Are you saying that my logic is invalid?
Are you saying that it’s not true that we can know that an infinite product of (0) is (0) if we know that (0) raised to any number (whether finite or infinite) is equal to (0)?
How about an infinite product such as (1 \times 1 \times 1 \times \cdots)? How do you know the result of this product is (1)? Is it because we know that (1) times any quantity (whether finite or infinite) is (1)? Or is it because we know that (1) raised to any quantity (whether finite or infinite) is equal to (1)?
That’s probably because you’re deeply insecure and have a strong need to see flaws in people around you in order to feel good about yourself. And you’re looking for any kind of flaws, so as long they are flaws – big or small, significant or insignificant, etc.
Normal people don’t do that.
It’s of no help if what you’re doing is looking for a number that does not exist e.g. a finite number that is equal to the result of the infinite product (\frac{1}{10} \times \frac{1}{10} \times \frac{1}{10} \times \cdots). But if you’re merely trying to figure out whether such a number exists, then it’s quite a bit of help. It tells you that such a number does not exist.
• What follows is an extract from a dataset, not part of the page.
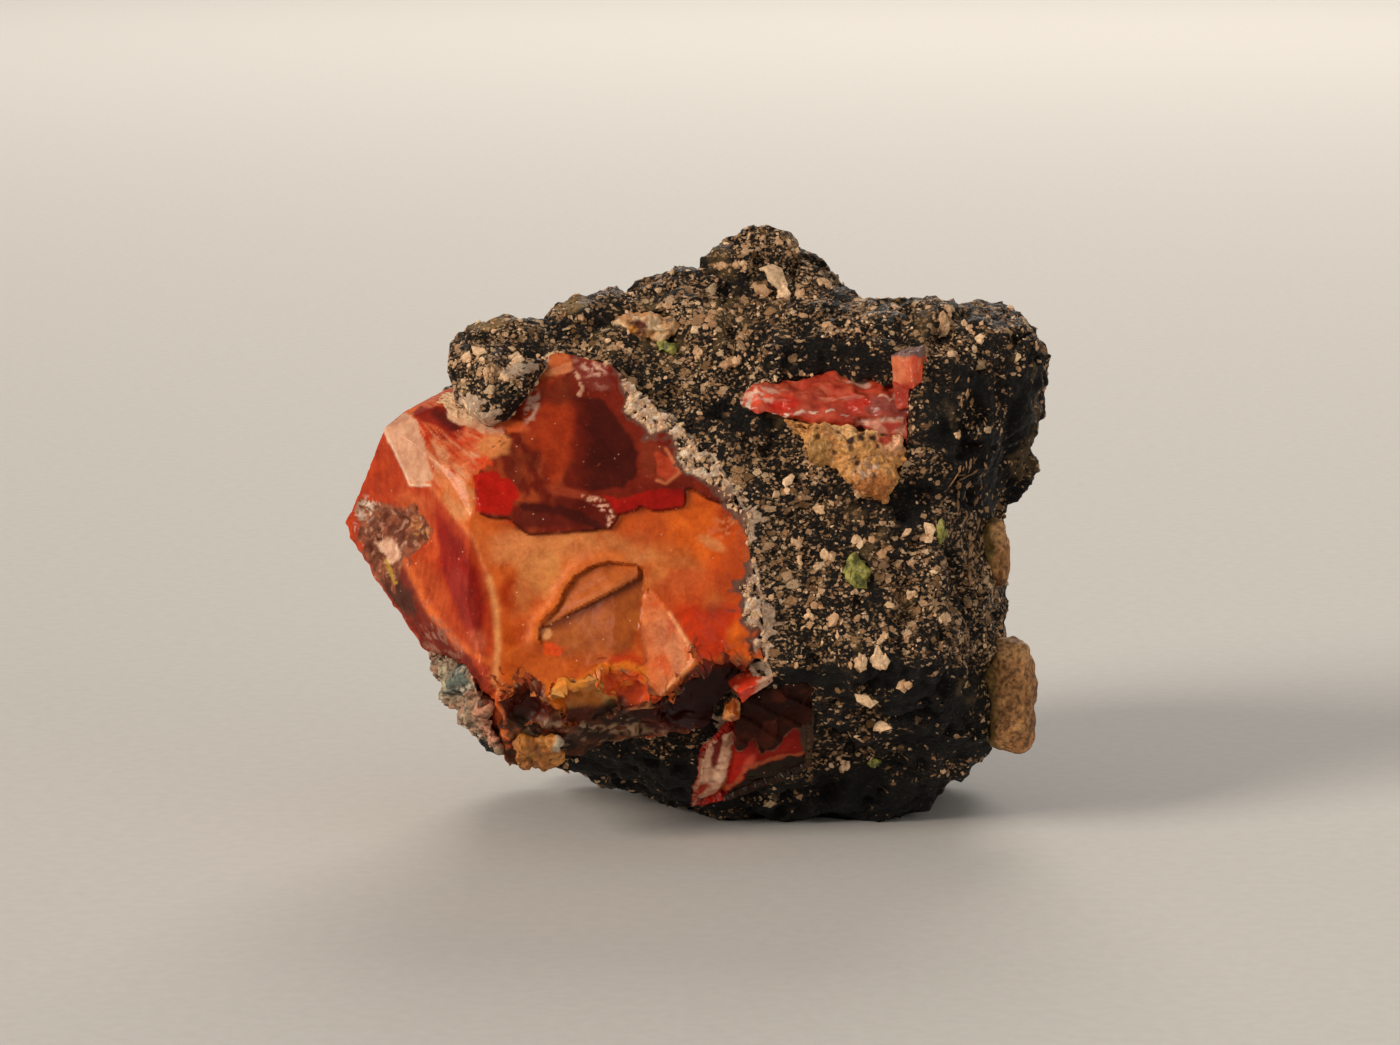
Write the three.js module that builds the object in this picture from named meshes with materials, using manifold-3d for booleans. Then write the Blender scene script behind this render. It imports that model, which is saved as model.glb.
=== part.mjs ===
// A rough carnelian in its matrix, as a three.js scene graph.
//
// The specimen is a broken piece of volcanic breccia. A dark, pale-flecked matrix holds a large carnelian, two smaller
// carnelian fragments, a porous tan lump, two worn pebbles and a few grains of other minerals. Each of them is a stone
// of its own, set in a socket of the matrix.
//
// Units are millimetres and +Z is up. +X runs to the right and +Y away from the viewer, with the large carnelian
// facing the viewer on the left. The origin is the middle of the specimen's footprint, on the surface it stands on.

import * as THREE from "three";
import { ConvexGeometry } from "three/addons/geometries/ConvexGeometry.js";
import { ImprovedNoise } from "three/addons/math/ImprovedNoise.js";
import { mergeVertices } from "three/addons/utils/BufferGeometryUtils.js";
import Module from "manifold-3d";

const wasm = await Module();
wasm.setup();

// Driving dimensions
const HEART = new THREE.Vector3(5, 0, 27); // the point that the whole matrix surface can be seen from
const MATRIX_DETAIL = 16; // splits of each edge of the icosahedron that becomes the matrix
const REACH = 48; // farther from the heart than any part of the matrix
const SOCKET_GAP = 0.55; // most space left between a stone and the socket that holds it
const LUMP_BLEND = 2.6; // how softly the matrix's lumps run into each other
const FACE_BLEND = 1.6; // how softly its broken faces meet
const HOLLOW_BLEND = 1.2; // how softly its hollows open
const CLEARANCE = 14; // how far the space in front of an exposed stone is kept clear
const CARNELIAN_SHOWN = 19; // how many of the large carnelian's corners are exposed
const FOOT = 30; // half the width of the block that levels the foot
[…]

The limit of an infinite product is not the same thing as its result. They are two different concepts.
It tells us that the result of the infinite product is smaller than every real number of the form (\frac{1}{10^n}) where (n \in N). Most importantly, it tells us that no matter how large (n) is, the result is always greater than (0).
Your argument is basically that there are no numbers greater than (0) but smaller than every number of the form (\frac{1}{10^n}) where (n \in N).
That’s one of our points of disagreement.
It does not merely “look like”. It will never ever get to zero for the simple reason that there is no number (n) greater than (0) that you can raise (\frac{1}{10}) to and get (0).
You can say that (0.\dot01) is approximately equal to (0), and that is true and noone disputes that, but that misses the point of this thread. We’re asking whether the two numbers are exactly equal not merely approximately equal.
You can say that (\frac{1}{0}) can be substituted with (\infty) for practical reasons (given that (0 \approx \frac{1}{\infty})) but you cannot say that (\frac{1}{0} = \infty) given that there is no number that you can multiply by (0) and get anything other than (0).
So from your point of view, the only conclusion that should make sense is that (0.\dot01) is a contradiction in terms, and thus, not equal to any quantity. By accepting such a conclusion, you’d have to agree that (0.\dot9 \neq 1). So at least one point of our disagreement (really, the main point of disagreement) would be resolved.
Still, one point of our disagreement would remain, and that would be your insistence that (0.\dot01) is a contradiction in terms based on the premise that there is no quantity that is greater than (0) but less than every number of the form (\frac{1}{10^n}, n \in N).